All of these standard targets automatically recurse into sub-directories. Certain other standard targets do not:
configure:is only available in the root directory
$(FPTOOLS_TOP); it has been discussed in Section
Build Configuration.
depend:make a .depend file in each directory that needs
it. This .depend file contains mechanically-generated dependency
information; for example, suppose a directory contains a Haskell
source module Foo.lhs which imports another module Baz.
Then the generated .depend file will contain the dependency:
Foo.o : Baz.hi
which says that the object file Foo.o depends on the interface file
Baz.hi generated by compiling module Baz. The .depend file is
automatically included by every Makefile.

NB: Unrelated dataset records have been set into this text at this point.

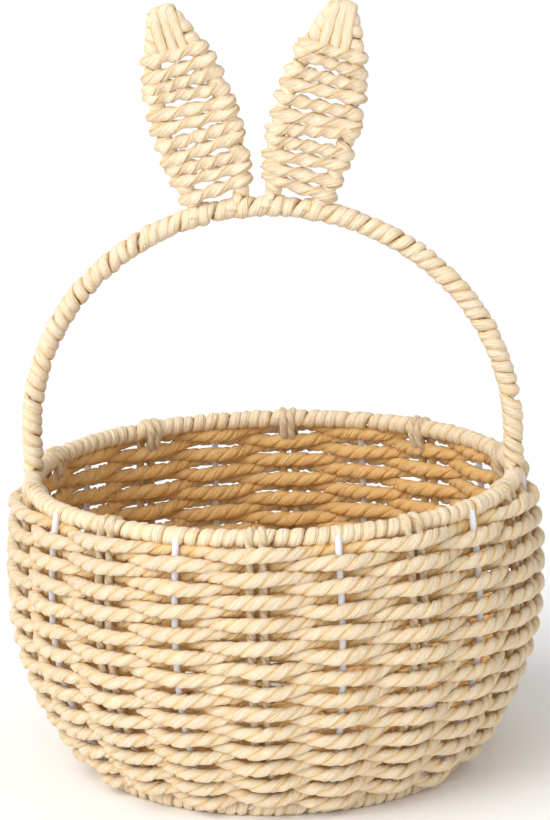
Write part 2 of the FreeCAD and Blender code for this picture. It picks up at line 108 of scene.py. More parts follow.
def aim_camera():
    """A camera that looks at the middle of the basket from the front."""
    camera = bpy.data.objects.new("camera", bpy.data.cameras.new("camera"))
    bpy.context.scene.collection.objects.link(camera)
    camera.data.lens = LENS
    camera.data.clip_end = 20
    right = Vector((math.cos(CAMERA_AZIMUTH), math.sin(CAMERA_AZIMUTH), 0))
    ahead = Vector((-math.sin(CAMERA_AZIMUTH), math.cos(CAMERA_AZIMUTH), 0))
    back = -ahead * math.cos(CAMERA_HEIGHT) + Vector((0, 0, math.sin(CAMERA_HEIGHT)))
    up = back.cross(right)
    place = right * TARGET.x + Vector((0, 0, TARGET.z)) + back * CAMERA_REACH
    turn = Matrix((right, up, back)).transposed().to_4x4()
    roll = Matrix.Rotation(CAMERA_ROLL, 4, "Z")
    camera.matrix_world = Matrix.Translation(place) @ turn @ roll
    bpy.context.scene.camera = camera


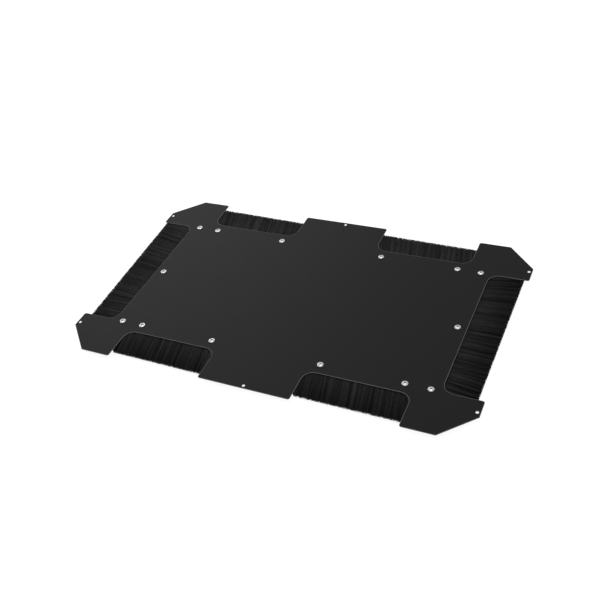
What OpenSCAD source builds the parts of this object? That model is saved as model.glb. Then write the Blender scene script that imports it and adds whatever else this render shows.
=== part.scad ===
// Flat panel for the end of a rack, with cable notches around its rim that are closed by brush strips.
// Under the sheet, each notch has a rail that holds a crimped strip brush, bolted through the sheet.
// Origin: middle of the sheet's underside. +X runs along the panel, +Y to its back edge, +Z up.

/* [Sheet] */
// Length of the panel, along X
panel_l = 975; // [950:1:1200]
// Width of the panel, along Y
panel_w = 596; // [560:1:800]
// Thickness of the steel sheet
plate_t = 1.5; // [1:0.1:3]
// Leg of the 45 degree cut at each corner
corner_cut = 67; // [20:1:75]
// Radius on the outer corners of the tabs
tab_r = 5; // [1:0.5:8]

/* [Cable notches] */
// Width of the middle tab, between the two notches of a long side
mid_tab_w = 220; // [160:1:260]
// Length of a corner tab along the long side, from the short edge to the notch
corner_tab_l = 141.5; // [138:0.5:170]
// Width of a corner tab along the short side, from the long edge to the notch
corner_tab_w = 109.75; // [100:0.25:140]
// Depth of the notches in the long sides
long_notch_d = 85.5; // [60:0.5:100]
// Depth of the notches in the short sides
short_notch_d = 89; // [60:0.5:92]
// Radius in the inner corners of the notches
notch_r = 25; // [5:1:40]

/* [Mounting holes] */
// Diameter of the mounting holes near the rim
mount_d = 6.4; // [3:0.1:8]
// Distance from the rim to a mounting hole's centre
mount_inset = 7.5; // [6:0.25:12]
// Distance of the corner holes from the long edge's line
corner_hole_in = 78.25; // [74:0.25:95]

/* [Strip fixing] */
// Distance from a long side's notch in to its line of screws
long_screw_back = 24.3; // [23:0.1:40]
// Distance from a short side's notch in to its line of screws
short_screw_back = 21.2; // [20:0.1:24]
// Distance along a long side from the end of its notch in to the end screw
long_screw_in = 23.75; // [0:0.25:60]
// Distance along a short side from the end of its notch in to the end screw
short_screw_in = 0; // [0:0.25:60]
// Number of screws in each long side strip
long_screws = 2; // [2:1:4]
// Number of screws in each short side strip
short_screws = 3; // [2:1:5]

/* [Rail] */
// Wall thickness of the rail
rail_wall = 1.2; // [1:0.1:2.5]
// Distance from the screw line to the back of the rail
rail_back = 9; // [8:0.1:12]
// Distance from the screw line to the mouth of the rail
rail_front = 19.2; // [17:0.1:20]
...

binary-dist:make a binary distribution. This is the target we use to build the binary distributions of GHC and Happy.
dist:make a source distribution. You must be in a linked buid tree to make this target.
Most Makefiles have targets other than these. You can find
this out by looking in the Makefile itself.
Sometimes the dependencies get in the way: if you've made a small
change to one file, and you're absolutely sure that it won't affect
anything else, but you know that make is going to rebuid everything
anyway, the following hack may be useful:
gmake FAST=YES
This tells the make system to ignore dependencies and just build what
you tell it to. In other words, it's equivalent to temporarily
removing the .depend file in the current directory (where
mkdependHS and friends store their dependency information).
A bit of history: GHC used to come with a fastmake script that did
the above job, but GNU make provides the features we need to do it
without resorting to a script. Also, we've found that fastmaking is
less useful since the advent of GHC's recompilation checker (see the
User's Guide section on "Separate Compilation").